▶ _EXERCISE TASK_: Reproduce exactly, and only, the lines running from the start of the entries below to the line containing "obj.matrix_world = world".

◆ ◆ ◆ ◆ ◆ ◆ ◆

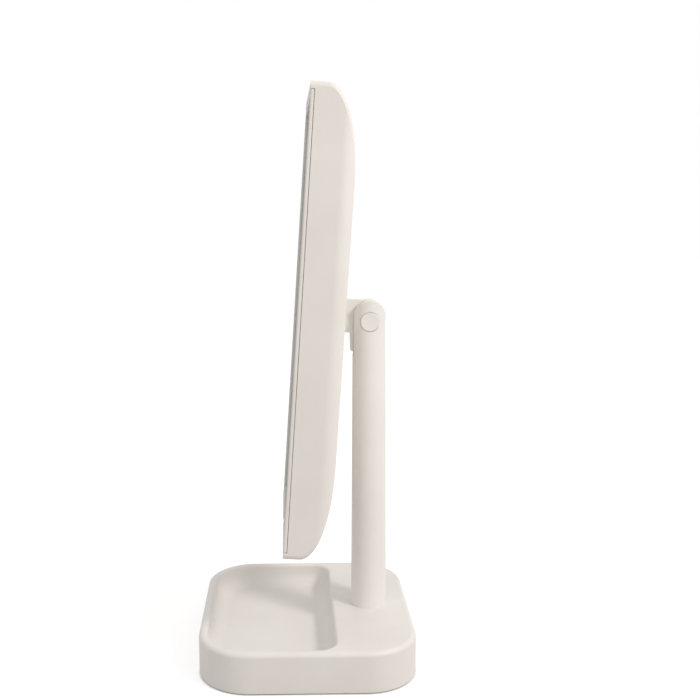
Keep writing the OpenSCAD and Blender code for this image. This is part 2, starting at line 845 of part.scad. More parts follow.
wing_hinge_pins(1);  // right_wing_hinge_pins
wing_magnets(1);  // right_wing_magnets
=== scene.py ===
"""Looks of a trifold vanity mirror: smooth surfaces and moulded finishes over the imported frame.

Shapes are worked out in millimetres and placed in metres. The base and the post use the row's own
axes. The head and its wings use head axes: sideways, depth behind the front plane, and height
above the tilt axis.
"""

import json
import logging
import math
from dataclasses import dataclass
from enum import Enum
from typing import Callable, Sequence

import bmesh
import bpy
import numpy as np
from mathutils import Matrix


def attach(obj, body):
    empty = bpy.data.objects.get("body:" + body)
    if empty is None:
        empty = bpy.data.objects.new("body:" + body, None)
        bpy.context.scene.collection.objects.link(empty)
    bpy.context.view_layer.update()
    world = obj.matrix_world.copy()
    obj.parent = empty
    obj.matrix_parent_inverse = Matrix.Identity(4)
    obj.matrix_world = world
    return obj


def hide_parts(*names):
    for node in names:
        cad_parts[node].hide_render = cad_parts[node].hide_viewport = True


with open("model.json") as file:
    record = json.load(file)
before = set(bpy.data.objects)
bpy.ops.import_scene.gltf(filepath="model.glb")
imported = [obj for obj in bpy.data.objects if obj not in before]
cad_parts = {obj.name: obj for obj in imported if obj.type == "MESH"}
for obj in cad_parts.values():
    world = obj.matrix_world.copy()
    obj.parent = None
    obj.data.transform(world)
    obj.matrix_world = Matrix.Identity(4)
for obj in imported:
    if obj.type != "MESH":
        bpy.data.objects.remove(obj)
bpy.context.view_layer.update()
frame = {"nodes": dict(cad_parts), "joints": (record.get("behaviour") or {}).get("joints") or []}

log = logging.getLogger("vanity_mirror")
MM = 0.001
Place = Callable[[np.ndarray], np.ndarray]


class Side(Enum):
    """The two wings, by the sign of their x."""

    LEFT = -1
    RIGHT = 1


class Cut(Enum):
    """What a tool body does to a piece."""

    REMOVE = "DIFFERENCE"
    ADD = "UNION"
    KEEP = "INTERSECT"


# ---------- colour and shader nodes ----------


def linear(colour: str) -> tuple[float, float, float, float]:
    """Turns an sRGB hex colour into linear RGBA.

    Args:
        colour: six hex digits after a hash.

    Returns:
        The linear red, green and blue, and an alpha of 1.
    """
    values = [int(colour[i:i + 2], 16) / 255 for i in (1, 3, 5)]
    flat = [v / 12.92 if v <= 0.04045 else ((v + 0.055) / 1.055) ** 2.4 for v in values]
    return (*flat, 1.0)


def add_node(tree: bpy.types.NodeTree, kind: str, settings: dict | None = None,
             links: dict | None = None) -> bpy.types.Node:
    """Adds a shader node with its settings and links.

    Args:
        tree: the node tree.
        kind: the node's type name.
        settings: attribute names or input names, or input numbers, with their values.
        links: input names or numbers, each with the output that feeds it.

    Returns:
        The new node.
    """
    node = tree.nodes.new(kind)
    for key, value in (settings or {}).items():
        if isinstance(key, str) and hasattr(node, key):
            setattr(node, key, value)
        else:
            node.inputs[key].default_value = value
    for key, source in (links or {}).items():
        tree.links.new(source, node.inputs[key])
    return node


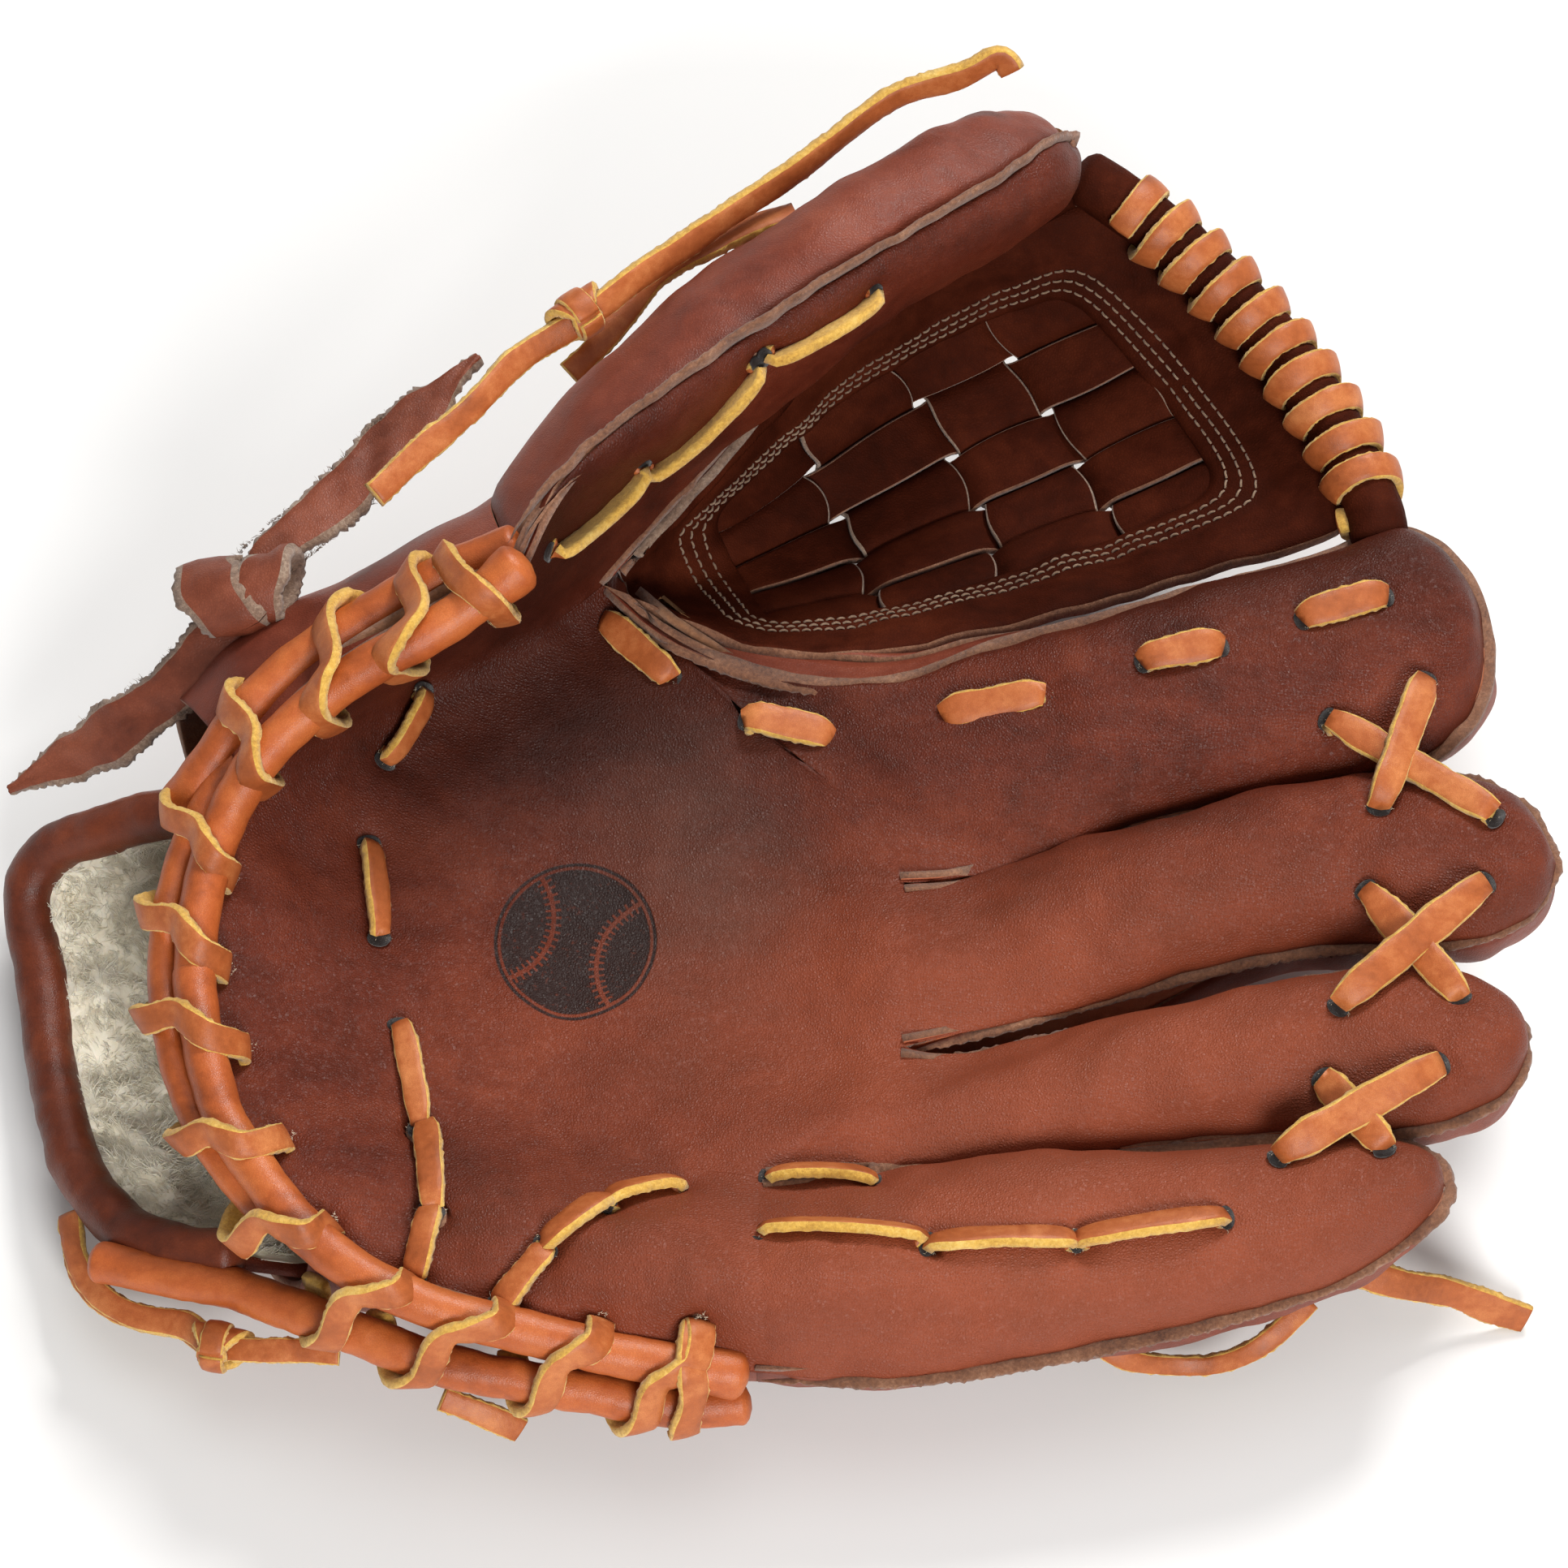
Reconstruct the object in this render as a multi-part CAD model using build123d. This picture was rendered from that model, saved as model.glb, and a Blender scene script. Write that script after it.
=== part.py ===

◆ ◆ ◆ ◆ ◆ ◆ ◆

▶ _SOLVED EXERCISE_:
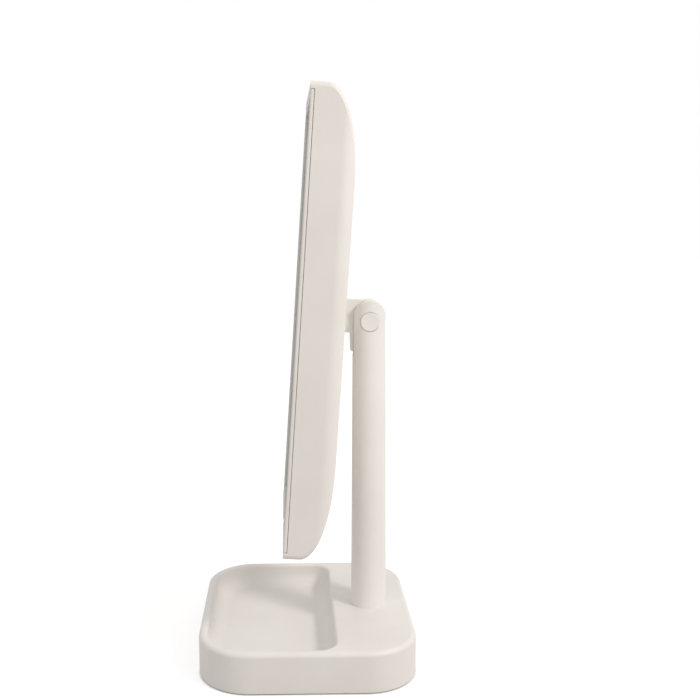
Keep writing the OpenSCAD and Blender code for this image. This is part 2, starting at line 845 of part.scad. More parts follow.
wing_hinge_pins(1);  // right_wing_hinge_pins
wing_magnets(1);  // right_wing_magnets
=== scene.py ===
"""Looks of a trifold vanity mirror: smooth surfaces and moulded finishes over the imported frame.

Shapes are worked out in millimetres and placed in metres. The base and the post use the row's own
axes. The head and its wings use head axes: sideways, depth behind the front plane, and height
above the tilt axis.
"""

import json
import logging
import math
from dataclasses import dataclass
from enum import Enum
from typing import Callable, Sequence

import bmesh
import bpy
import numpy as np
from mathutils import Matrix


def attach(obj, body):
    empty = bpy.data.objects.get("body:" + body)
    if empty is None:
        empty = bpy.data.objects.new("body:" + body, None)
        bpy.context.scene.collection.objects.link(empty)
    bpy.context.view_layer.update()
    world = obj.matrix_world.copy()
    obj.parent = empty
    obj.matrix_parent_inverse = Matrix.Identity(4)
    obj.matrix_world = world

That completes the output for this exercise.